Towards that end, as Lakshman said, many regulatory and legal reforms will have to take place at once. If you look at this whole gamut of things, it is not an easy task. It involves many reforms having to take place at once. Development of policies, identifying the legal reforms, engaging in negotiations and establishment of favourable trade agreements, attracting investments, and organisational reforms have to take place. Like someone said, in Malaysia you go through the process and you get approval. Looking at the whole gamut of things, I think it is a humongous change that has to take place. I think that is the process that is being envisaged and going through. Personally, I think we need to be faster in doing these reforms. As intellectuals we all have to focus in a constructive and scientific manner to implement these as a nation. The whole economy will have to be restructured with these reforms and with that the industries and the private sector will also have to restructure to get across this situation.

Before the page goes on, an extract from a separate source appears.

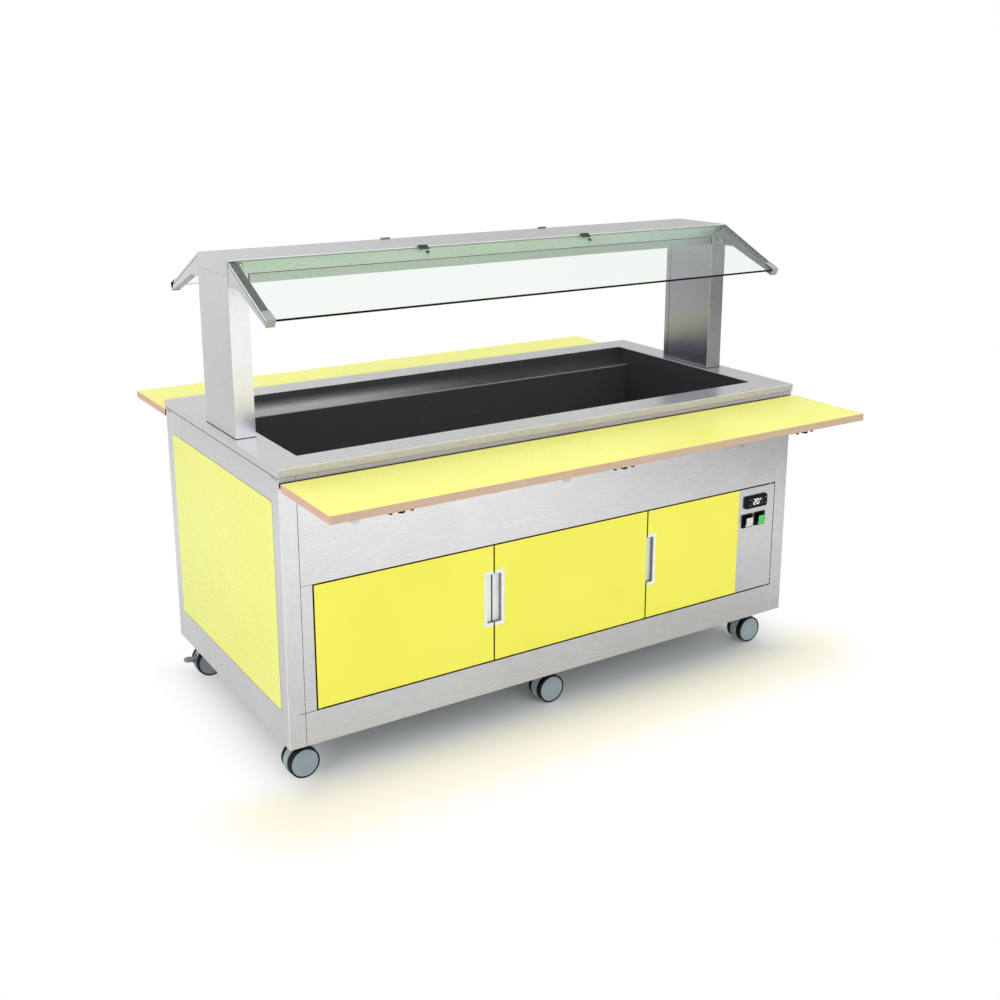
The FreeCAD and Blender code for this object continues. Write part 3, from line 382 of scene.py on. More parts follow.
# %% [markdown]
# ## Moulded plastics and rubber
# The door pulls, caps, hubs and hoods are injection moulded. A spark-eroded mould
# leaves a fine, even grain, which shows as slightly soft highlights. One function
# serves them all, because only colour, gloss and the size of the grain differ.

# %% Plastics and rubber
def moulded(name, colour, shade, rough, grain_mm=0.6, depth_mm=0.015, ior=1.5):
    """A moulded plastic or rubber with a fine, even grain."""
    material, tree, shader = new_material(name, ior=ior)
    grain = grain_pattern(tree, 1 / (grain_mm * MM))
    surface(tree, shader, grain_pattern(tree, 40.0), [(0.3, shade), (0.7, colour)],
            grain, rough, grain, depth_mm, 0.3)
    return material


# Satin white of the door pulls, and painted shade on their cups' far walls
white_abs = moulded("abs_white_satin", "#f0f1f1", "#e9ebeb", (0.28, 0.36))
shaded_abs = moulded("abs_white_painted_shade", "#8f9090", "#868787", (0.45, 0.55))
# Light greys of the arms' end caps and of the casters, in three tones
grey_abs = moulded("abs_light_grey_satin", "#a5a39f", "#9c9a96", (0.34, 0.44))
hood_nylon = moulded("nylon_light_grey_hood", "#a9b5b8", "#9fabae", (0.30, 0.40))
hub_nylon = moulded("nylon_blue_grey_hub", "#9ba8ae", "#939fa6", (0.30, 0.40))
pedal_nylon = moulded("nylon_grey_pedal", "#8f9598", "#858b8e", (0.34, 0.44))
# Blacks: dull tyres, bezels and fan, softer-looking keys, and a shiny enamel
tyre_rubber = moulded("polyurethane_tyre_black", "#08090a", "#050607", (0.34, 0.48),
                      0.8, 0.03, 1.35)
black_abs = moulded("abs_black_satin", "#0c0d10", "#090a0c", (0.26, 0.36), 0.6, 0.015, 1.35)
bezel_nylon = moulded("nylon_black_bezel", "#060708", "#040505", (0.34, 0.46), 0.6, 0.015, 1.3)
fan_nylon = moulded("nylon_fan_black", "#232427", "#1d1e21", (0.34, 0.46))
enamel_black = moulded("enamel_black_gloss", "#17181a", "#121315", (0.14, 0.22), 1.2, 0.02)
# Soft, dull rubber, and a dark sealant that paints shadow lines at the joints
gasket_rubber = moulded("epdm_gasket_grey", "#666d6a", "#5e6562", (0.5, 0.65), 0.5, 0.02)
sealant_shadow_line = moulded("silicone_sealant_painted_shadow", "#1d1e1f", "#161718", (0.5, 0.65), 0.5, 0.02)
# The glossy polycarbonate of the rockers, and the flat ink of their marks
rocker_grey = moulded("polycarbonate_rocker_grey", "#dde0dd", "#d3d6d3", (0.16, 0.24))
rocker_green = moulded("polycarbonate_rocker_green", "#5bd06b", "#49bf5b", (0.14, 0.22))
mark_white = moulded("screen_ink_white", "#e8ecee", "#dfe3e5", (0.45, 0.6))
# The coarse, matt skin of poured foam
foam_skin = moulded("polyurethane_foam_cream", "#d8cc9c", "#cbbd8a", (0.75, 0.9), 2.0, 0.3)
print("plastics and rubber ready")

# %% [markdown]
# ## Small metals
# The clips are polished steel, darkened with painted shade, and the nuts on them are
# brighter with a painted highlight. The condenser's fins and the pan under the canopy
# are aluminium, the pan with a painted green tint of the glass in front of it. Their grain is
# fine and slightly drawn out along Z, and needs no relief.

# %% Small metals
def bare_metal(name, light, dark, rough, grain_mm):
    """A small part of bare metal, told by its tone and gloss alone."""
    material, tree, shader = new_material(name, metallic=1.0)
    grain = grain_pattern(tree, 1 / (grain_mm * MM), 3.0, (1, 1, 0.2))
    surface(tree, shader, grain, [(0.3, dark), (0.7, light)], grain, rough)
    return material


# Clips darkened with painted shade, nuts with a painted highlight, the soft grey of
# the fins, and the pan with a painted glass tint
clip_steel_painted_dark = bare_metal("steel_clip_painted_shade", "#767c7a", "#646a68", (0.14, 0.24), 2.0)
nut_steel_painted_highlight = bare_metal("steel_dome_nut_painted_highlight", "#e8eaea", "#d6d8d8", (0.10, 0.18), 2.0)
fin_aluminium = bare_metal("aluminium_fins_mill", "#b9bbbd", "#9fa1a3", (0.35, 0.5), 1.0)
# The pan takes a painted green tint of the glass in front of it
pan_aluminium_glass_tinted = bare_metal("aluminium_pan_painted_glass_tint", "#cedbd6", "#bdcac5", (0.34, 0.46), 1.5)
print("small metals ready")

# %% [markdown]
# ## Glass
# The guards are 6 mm toughened float glass, whose trace of iron tints it green. The
# faces let light through. The cut edges are modelled as surfaces of their own: the
# lower one is polished and takes painted shade, nearly black, and the others are ground and pale.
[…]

Q: We talk of FDIs. I know there are a lot of FDIs committed, but then the banks from the other side line behind the entrepreneurs and flood the investor with financing. Does it mean we have a positive inflow of foreign exchange which supports our Balance of Payments (BOP)? Should we still entertain banks funding these entities? What do you think is the right mix?
Jayasuriya: As far as the BOI is concerned, we have a ratio. It should be 70% investment and 30% bank borrowings. It can be done in the right way.
Silva: I don’t think the banks can lend as they like, according to Exchange Control Regulations and BOI conditions as well as other regulations. There are certain rules and regulations if BOI companies need to borrow.
Suggestion: The BOI Chairman said for an infrastructure project 70 approvals are required. In Malaysia, approval giving agents are all sitting in one building, where in one go the investors could get the green light for a project and it is in close proximity to the airport as well. Since Sri Lanka is planning to become a financial centre, may be it would be good to have a thought about it as well.